● Written exercise: Look through the material below and copy exactly the lines from the line with "table = make_table()" to the line with "points = [vertex.co", those two lines included.

** Start Given entries **

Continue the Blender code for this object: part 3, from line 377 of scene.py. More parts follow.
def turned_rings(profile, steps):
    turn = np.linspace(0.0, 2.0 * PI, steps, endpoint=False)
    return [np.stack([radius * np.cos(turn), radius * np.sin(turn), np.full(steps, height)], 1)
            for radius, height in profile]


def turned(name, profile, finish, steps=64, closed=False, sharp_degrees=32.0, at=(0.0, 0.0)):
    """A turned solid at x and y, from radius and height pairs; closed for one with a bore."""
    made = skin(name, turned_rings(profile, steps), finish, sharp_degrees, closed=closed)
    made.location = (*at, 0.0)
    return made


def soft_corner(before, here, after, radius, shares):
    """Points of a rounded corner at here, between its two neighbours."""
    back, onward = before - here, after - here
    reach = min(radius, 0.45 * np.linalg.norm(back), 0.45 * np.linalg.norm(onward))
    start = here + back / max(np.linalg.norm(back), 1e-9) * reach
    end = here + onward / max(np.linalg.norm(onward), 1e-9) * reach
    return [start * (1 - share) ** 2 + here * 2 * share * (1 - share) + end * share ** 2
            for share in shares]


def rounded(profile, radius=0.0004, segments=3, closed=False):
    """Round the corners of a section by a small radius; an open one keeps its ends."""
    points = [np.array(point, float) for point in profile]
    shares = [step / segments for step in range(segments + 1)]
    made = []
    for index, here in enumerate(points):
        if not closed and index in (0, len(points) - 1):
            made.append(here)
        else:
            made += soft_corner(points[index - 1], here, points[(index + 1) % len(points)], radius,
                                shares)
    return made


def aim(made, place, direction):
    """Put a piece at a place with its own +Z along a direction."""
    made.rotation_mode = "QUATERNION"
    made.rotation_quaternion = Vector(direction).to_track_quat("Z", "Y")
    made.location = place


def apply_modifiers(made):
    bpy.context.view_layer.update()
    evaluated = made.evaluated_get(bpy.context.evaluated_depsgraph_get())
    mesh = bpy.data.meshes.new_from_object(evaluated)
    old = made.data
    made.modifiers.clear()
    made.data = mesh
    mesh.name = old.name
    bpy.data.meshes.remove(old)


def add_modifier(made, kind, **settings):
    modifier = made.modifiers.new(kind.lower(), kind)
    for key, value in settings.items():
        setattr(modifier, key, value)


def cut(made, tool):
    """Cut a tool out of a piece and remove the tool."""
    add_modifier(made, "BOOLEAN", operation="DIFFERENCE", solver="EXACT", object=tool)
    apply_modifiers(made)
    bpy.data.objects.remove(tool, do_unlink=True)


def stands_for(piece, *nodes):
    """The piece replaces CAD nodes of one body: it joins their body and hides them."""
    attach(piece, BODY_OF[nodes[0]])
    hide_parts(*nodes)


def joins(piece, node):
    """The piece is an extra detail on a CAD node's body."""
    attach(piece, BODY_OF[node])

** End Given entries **
** Start Given entries **

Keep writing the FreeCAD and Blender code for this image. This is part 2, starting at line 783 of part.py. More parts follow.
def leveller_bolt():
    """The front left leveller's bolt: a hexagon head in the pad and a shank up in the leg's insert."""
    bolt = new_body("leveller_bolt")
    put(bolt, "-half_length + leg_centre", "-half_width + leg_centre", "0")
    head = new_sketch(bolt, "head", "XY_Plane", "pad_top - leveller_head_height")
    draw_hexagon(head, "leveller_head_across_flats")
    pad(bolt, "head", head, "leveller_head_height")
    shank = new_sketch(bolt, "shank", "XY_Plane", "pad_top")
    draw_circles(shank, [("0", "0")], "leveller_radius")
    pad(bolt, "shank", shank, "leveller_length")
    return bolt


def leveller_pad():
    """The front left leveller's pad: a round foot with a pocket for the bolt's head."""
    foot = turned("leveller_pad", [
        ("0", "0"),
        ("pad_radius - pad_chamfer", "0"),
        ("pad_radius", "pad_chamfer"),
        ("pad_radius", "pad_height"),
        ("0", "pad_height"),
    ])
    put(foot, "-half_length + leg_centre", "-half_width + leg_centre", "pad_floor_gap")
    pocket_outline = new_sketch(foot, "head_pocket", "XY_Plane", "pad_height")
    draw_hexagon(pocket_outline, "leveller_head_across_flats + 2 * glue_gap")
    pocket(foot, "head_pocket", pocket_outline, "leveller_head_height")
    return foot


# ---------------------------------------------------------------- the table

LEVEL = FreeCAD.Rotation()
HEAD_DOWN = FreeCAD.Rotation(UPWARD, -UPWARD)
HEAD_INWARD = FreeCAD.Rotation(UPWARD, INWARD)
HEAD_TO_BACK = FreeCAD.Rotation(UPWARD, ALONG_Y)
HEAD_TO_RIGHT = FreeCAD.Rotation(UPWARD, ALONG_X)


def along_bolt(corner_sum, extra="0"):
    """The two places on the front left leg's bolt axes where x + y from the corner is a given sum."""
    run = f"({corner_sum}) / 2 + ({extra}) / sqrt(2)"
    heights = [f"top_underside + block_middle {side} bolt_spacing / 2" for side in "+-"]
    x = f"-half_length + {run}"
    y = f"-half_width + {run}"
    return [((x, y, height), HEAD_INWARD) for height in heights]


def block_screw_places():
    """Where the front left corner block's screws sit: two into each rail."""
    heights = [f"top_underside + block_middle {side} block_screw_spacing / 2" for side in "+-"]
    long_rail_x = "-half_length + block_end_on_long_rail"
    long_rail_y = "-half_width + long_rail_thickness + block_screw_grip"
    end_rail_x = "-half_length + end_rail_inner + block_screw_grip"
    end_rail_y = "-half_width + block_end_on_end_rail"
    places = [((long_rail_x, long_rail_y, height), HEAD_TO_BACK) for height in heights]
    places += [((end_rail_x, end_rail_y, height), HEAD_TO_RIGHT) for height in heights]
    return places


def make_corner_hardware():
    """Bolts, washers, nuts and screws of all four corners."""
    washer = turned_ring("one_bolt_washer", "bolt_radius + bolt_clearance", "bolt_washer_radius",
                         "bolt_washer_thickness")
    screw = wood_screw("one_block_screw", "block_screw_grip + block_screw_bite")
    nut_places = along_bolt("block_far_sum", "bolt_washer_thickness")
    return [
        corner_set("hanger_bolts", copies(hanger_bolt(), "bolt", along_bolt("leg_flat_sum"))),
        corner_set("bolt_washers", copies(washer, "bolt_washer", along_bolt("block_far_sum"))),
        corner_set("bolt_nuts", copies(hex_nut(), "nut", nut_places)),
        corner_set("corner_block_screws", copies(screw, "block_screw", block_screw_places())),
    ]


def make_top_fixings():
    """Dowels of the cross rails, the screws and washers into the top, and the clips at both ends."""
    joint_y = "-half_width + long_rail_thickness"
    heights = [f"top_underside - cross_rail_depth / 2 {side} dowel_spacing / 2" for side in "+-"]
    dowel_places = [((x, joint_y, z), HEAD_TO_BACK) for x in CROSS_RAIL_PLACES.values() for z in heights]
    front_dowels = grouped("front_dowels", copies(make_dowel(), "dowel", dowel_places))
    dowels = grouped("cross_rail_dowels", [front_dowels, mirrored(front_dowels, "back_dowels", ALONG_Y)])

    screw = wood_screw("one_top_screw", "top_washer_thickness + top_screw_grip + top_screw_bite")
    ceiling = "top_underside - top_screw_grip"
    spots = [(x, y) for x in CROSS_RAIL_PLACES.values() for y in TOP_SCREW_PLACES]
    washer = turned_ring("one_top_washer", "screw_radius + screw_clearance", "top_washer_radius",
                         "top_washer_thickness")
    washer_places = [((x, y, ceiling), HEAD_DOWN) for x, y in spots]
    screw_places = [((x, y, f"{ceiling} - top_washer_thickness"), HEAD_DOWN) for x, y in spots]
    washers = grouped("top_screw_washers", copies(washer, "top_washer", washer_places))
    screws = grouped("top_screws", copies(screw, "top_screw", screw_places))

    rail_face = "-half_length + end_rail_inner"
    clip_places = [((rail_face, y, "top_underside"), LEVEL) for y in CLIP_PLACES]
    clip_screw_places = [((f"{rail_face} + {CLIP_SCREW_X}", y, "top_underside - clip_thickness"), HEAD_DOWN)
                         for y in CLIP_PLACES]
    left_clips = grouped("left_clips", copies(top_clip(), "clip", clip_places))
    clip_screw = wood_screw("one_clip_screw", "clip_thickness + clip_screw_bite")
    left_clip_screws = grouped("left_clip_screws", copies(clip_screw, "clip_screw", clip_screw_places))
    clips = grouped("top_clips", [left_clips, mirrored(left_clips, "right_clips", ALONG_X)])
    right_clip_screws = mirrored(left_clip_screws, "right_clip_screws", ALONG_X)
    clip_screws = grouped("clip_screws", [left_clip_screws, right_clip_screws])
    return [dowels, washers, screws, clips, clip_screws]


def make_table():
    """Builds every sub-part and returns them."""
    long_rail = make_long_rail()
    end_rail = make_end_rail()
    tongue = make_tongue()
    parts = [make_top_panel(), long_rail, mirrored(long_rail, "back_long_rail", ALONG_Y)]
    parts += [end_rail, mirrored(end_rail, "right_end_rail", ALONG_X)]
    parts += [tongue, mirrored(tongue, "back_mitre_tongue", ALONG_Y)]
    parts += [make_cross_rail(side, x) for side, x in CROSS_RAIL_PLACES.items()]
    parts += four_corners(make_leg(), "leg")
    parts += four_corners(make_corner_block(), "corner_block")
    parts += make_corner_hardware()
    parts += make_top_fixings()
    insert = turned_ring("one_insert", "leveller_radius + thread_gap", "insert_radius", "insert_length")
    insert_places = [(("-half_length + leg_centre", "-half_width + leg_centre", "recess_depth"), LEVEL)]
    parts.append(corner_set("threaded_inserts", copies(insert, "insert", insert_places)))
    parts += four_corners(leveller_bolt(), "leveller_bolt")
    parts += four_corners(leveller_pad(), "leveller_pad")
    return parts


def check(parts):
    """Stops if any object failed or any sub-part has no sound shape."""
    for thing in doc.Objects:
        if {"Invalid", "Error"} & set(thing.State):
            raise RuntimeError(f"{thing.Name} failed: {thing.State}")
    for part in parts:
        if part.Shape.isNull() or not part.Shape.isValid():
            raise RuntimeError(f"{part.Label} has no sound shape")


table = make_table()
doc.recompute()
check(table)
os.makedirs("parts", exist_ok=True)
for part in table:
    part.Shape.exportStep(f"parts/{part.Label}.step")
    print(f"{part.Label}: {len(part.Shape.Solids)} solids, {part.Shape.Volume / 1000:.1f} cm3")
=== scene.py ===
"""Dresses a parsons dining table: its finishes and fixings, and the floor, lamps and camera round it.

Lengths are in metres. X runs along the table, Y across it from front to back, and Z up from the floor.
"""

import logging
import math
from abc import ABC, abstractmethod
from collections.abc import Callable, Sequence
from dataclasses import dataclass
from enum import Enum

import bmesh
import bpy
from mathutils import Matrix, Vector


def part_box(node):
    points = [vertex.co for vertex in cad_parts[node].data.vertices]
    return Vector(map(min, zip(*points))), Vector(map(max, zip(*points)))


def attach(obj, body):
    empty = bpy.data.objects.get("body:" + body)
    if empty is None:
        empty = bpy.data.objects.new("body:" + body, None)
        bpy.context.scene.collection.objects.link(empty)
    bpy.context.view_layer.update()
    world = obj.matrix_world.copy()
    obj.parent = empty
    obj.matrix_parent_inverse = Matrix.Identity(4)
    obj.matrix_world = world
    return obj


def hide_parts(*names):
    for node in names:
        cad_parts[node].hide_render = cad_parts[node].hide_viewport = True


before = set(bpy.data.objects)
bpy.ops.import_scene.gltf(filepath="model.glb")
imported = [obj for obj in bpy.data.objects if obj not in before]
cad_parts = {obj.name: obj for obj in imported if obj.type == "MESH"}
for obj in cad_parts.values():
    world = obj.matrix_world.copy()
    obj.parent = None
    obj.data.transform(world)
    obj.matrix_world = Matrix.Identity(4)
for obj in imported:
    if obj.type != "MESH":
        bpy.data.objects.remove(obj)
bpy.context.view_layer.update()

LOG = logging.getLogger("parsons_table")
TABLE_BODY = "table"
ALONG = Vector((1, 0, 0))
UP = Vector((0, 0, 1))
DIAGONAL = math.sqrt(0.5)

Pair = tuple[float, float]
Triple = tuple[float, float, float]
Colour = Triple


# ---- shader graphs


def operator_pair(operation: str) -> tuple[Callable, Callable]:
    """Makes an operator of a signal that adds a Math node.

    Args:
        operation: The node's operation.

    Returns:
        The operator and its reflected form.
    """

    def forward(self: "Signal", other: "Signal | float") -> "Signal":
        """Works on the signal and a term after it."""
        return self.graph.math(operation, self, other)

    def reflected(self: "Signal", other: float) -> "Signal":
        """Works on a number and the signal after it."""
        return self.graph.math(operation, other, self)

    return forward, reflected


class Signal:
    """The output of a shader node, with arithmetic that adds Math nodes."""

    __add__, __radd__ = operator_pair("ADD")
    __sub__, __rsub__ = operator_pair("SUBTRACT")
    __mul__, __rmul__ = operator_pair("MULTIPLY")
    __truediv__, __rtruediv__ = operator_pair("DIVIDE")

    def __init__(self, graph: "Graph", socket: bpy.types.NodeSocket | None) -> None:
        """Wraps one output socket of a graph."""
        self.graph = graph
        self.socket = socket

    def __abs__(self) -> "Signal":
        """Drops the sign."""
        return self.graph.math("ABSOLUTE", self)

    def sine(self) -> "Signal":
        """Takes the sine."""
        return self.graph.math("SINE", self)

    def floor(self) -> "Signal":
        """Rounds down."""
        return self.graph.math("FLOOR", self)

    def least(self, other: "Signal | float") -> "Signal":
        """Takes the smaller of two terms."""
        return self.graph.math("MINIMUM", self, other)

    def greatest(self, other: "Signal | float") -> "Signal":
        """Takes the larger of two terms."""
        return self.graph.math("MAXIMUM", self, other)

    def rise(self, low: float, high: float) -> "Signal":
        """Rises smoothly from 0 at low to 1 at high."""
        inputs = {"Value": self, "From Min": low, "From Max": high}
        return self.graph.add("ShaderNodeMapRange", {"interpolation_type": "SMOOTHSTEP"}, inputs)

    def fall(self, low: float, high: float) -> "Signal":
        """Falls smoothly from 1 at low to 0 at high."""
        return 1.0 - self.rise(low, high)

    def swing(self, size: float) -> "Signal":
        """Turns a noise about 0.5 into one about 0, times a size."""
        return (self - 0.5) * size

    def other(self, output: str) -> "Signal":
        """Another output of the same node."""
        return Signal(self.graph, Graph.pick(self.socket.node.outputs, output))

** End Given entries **

● Output:
table = make_table()
doc.recompute()
check(table)
os.makedirs("parts", exist_ok=True)
for part in table:
    part.Shape.exportStep(f"parts/{part.Label}.step")
    print(f"{part.Label}: {len(part.Shape.Solids)} solids, {part.Shape.Volume / 1000:.1f} cm3")
=== scene.py ===
"""Dresses a parsons dining table: its finishes and fixings, and the floor, lamps and camera round it.

Lengths are in metres. X runs along the table, Y across it from front to back, and Z up from the floor.
"""

import logging
import math
from abc import ABC, abstractmethod
from collections.abc import Callable, Sequence
from dataclasses import dataclass
from enum import Enum

import bmesh
import bpy
from mathutils import Matrix, Vector


def part_box(node):
    points = [vertex.co for vertex in cad_parts[node].data.vertices]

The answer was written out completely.